*Exercise brief*.
Return the lines exactly as they stand, from the first of the material through the line containing "tail_height: float = 1.9 * MM".

*Dataset content*.

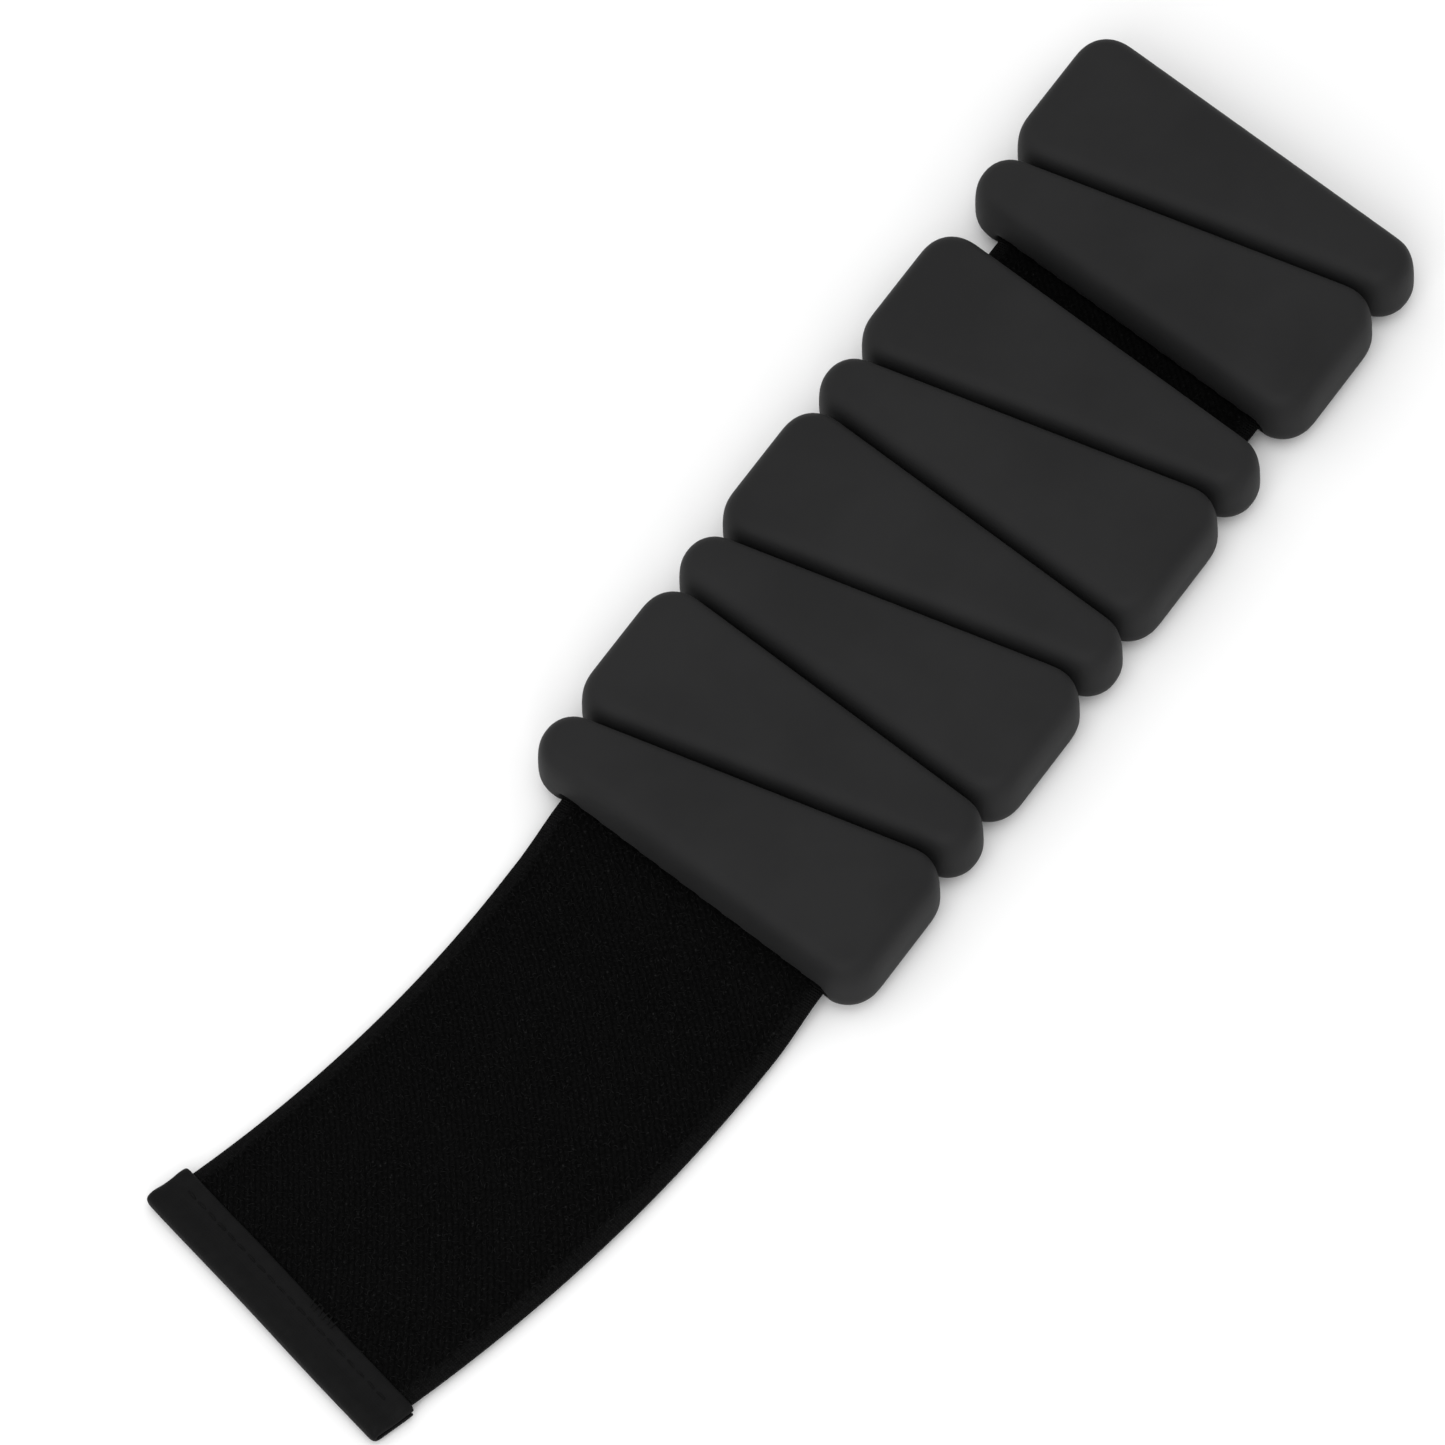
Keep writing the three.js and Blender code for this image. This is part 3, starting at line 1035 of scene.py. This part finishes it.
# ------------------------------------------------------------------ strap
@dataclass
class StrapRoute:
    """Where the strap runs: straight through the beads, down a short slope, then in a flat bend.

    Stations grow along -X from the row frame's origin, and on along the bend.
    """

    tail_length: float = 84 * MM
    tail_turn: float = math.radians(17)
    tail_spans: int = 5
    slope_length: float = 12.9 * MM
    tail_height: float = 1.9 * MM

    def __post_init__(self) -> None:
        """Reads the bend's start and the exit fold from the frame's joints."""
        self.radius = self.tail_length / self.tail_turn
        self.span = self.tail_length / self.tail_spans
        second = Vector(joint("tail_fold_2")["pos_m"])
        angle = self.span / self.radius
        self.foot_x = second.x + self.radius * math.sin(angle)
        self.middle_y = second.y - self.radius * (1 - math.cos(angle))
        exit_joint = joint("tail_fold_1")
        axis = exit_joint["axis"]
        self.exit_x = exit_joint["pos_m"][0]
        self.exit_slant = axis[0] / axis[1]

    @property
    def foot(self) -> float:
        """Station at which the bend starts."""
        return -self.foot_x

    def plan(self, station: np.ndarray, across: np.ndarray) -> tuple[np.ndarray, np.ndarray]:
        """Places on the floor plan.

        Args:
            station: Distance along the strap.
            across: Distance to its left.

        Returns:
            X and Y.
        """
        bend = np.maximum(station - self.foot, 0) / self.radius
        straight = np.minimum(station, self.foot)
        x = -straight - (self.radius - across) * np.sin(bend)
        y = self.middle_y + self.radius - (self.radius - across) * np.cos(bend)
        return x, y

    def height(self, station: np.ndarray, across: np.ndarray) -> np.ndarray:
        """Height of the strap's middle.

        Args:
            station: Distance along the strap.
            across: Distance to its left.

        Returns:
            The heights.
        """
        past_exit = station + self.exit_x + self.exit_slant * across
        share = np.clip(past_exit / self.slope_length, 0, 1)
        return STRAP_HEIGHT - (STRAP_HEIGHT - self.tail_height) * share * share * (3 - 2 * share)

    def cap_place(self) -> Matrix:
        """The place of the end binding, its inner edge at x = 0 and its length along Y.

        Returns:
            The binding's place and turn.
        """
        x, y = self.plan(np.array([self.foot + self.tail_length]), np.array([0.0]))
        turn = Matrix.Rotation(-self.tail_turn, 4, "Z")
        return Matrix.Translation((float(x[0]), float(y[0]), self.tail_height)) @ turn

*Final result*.
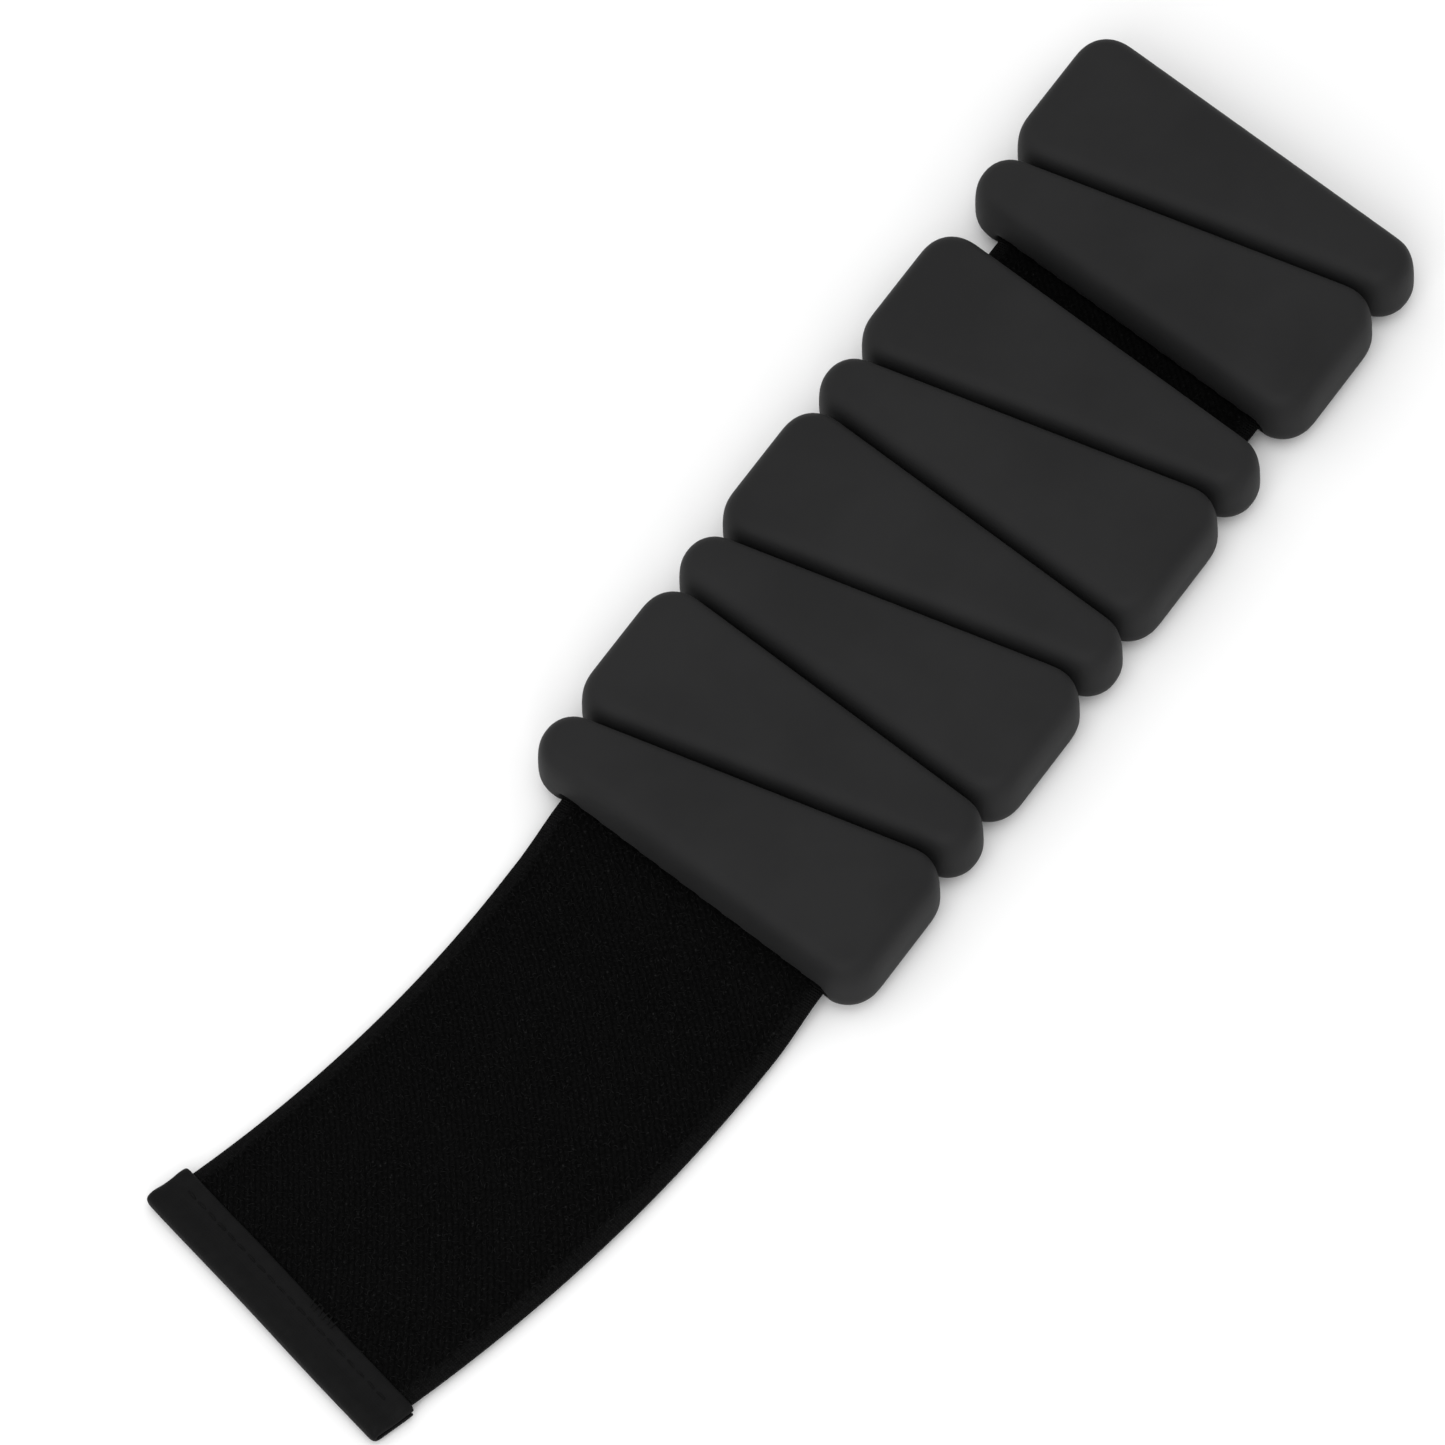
Keep writing the three.js and Blender code for this image. This is part 3, starting at line 1035 of scene.py. This part finishes it.
# ------------------------------------------------------------------ strap
@dataclass
class StrapRoute:
    """Where the strap runs: straight through the beads, down a short slope, then in a flat bend.

    Stations grow along -X from the row frame's origin, and on along the bend.
    """

    tail_length: float = 84 * MM
    tail_turn: float = math.radians(17)
    tail_spans: int = 5
    slope_length: float = 12.9 * MM
    tail_height: float = 1.9 * MM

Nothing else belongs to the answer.